The good part of a long landing is being able to taxi back slowly, open cockpit, parading before the Staggerwings, Ryans and Wacos -the general aviaton of the thirties- in an incredible contrast with the flying Ferrari which purrs down the taxiway. Still enthralled, I cut off the engine in front of our parking slot, convinced that I have just flown a winged Stradivarius. The airplane and the musical instrument have in common the raw material, the perfection of the design and the final results-for one who knows how to play them well. Bravíssimo, Signore Frati!

About the Author

Fernando Almeida with Renato Cairo and Stelio Frati at Oshkosh '85

Brazilian Fernando Almeida has been an admirer of Stelio Frati from an early age. He was not alone-Almedia reports that during his training as an aeronautical engineer, one classmate spent his idle time sketching airplanes as he imaged Stelio Frati would design them. The student was José Kovacs, who later designed the Neiva T-25 Universal, a 300 hp military trainer which was used by the Brazilian Air Force for many years, and Kovacs based much of the overall design on the Falco. More recently Kovacs designed the Embraer T-27 Tucano, a superb 750 hp turboprop military trainer which has been sold to several air forces, including the RAF. Unlike the Universal, which bears a strong resemblence to the Falco, the Tucano is a fresh new design, but Almeida reports that one of Kovacs's design goals was to duplicate the harmonized control handling ot the Falco.

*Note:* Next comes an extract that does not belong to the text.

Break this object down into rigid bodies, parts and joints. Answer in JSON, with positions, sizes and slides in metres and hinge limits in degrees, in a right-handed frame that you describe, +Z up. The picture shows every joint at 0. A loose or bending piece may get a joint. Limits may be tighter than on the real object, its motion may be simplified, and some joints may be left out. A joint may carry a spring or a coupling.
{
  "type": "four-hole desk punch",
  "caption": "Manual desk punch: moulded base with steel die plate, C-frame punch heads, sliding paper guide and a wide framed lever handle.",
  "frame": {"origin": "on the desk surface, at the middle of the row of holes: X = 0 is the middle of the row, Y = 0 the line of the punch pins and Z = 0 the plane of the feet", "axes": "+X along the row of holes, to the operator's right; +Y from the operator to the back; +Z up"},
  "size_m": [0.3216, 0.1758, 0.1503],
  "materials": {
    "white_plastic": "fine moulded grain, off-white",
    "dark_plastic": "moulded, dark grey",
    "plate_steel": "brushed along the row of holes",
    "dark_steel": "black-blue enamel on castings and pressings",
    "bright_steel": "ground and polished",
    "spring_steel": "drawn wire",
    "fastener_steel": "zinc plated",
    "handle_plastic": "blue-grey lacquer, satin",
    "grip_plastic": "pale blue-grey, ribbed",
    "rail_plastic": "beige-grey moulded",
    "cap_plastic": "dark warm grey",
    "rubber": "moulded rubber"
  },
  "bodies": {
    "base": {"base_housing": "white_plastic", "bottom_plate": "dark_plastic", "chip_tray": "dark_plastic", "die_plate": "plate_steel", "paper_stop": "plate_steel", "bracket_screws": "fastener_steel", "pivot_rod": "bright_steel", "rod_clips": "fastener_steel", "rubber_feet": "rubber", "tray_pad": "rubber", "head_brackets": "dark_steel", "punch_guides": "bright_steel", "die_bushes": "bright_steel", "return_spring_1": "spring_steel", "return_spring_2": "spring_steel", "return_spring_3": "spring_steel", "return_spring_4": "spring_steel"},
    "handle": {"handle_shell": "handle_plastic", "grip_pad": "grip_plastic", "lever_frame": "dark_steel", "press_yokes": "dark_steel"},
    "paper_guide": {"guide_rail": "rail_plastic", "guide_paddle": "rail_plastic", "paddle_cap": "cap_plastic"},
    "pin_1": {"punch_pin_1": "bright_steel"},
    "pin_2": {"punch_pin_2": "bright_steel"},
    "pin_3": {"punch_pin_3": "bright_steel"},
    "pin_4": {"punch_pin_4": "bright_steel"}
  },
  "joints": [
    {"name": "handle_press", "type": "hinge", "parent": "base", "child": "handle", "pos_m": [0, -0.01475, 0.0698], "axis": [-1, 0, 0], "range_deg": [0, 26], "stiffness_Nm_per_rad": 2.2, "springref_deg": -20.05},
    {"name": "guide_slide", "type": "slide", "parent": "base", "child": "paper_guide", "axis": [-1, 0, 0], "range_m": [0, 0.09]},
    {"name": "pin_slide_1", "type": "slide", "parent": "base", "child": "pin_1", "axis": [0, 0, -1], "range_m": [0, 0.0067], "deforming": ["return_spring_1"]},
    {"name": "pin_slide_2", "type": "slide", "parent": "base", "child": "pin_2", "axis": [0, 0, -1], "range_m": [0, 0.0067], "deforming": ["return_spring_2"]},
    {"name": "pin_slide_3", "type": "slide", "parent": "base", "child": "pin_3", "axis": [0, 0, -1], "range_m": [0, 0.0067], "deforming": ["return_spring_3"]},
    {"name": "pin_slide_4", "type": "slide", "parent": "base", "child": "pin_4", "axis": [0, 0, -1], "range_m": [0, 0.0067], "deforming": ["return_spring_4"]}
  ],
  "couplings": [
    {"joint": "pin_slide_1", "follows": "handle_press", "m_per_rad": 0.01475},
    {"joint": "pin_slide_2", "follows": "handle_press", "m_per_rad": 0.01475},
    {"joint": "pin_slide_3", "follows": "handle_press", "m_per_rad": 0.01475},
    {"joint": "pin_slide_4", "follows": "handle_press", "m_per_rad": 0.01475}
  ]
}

Fernando Almeida writes for aviation magazines and has served as a test pilot for a number of new designs. Among these was the 180-hp all-metal "Squalo," an attempt by a homebuilder to duplicate the Falco. Almeida reports that the stabilizer was too small, and the airplane was unstable in pitch. Fernando Almeida lives in São Paulo, Brazil, and his full-time job is at Volkswagen of Brazil. Trucks!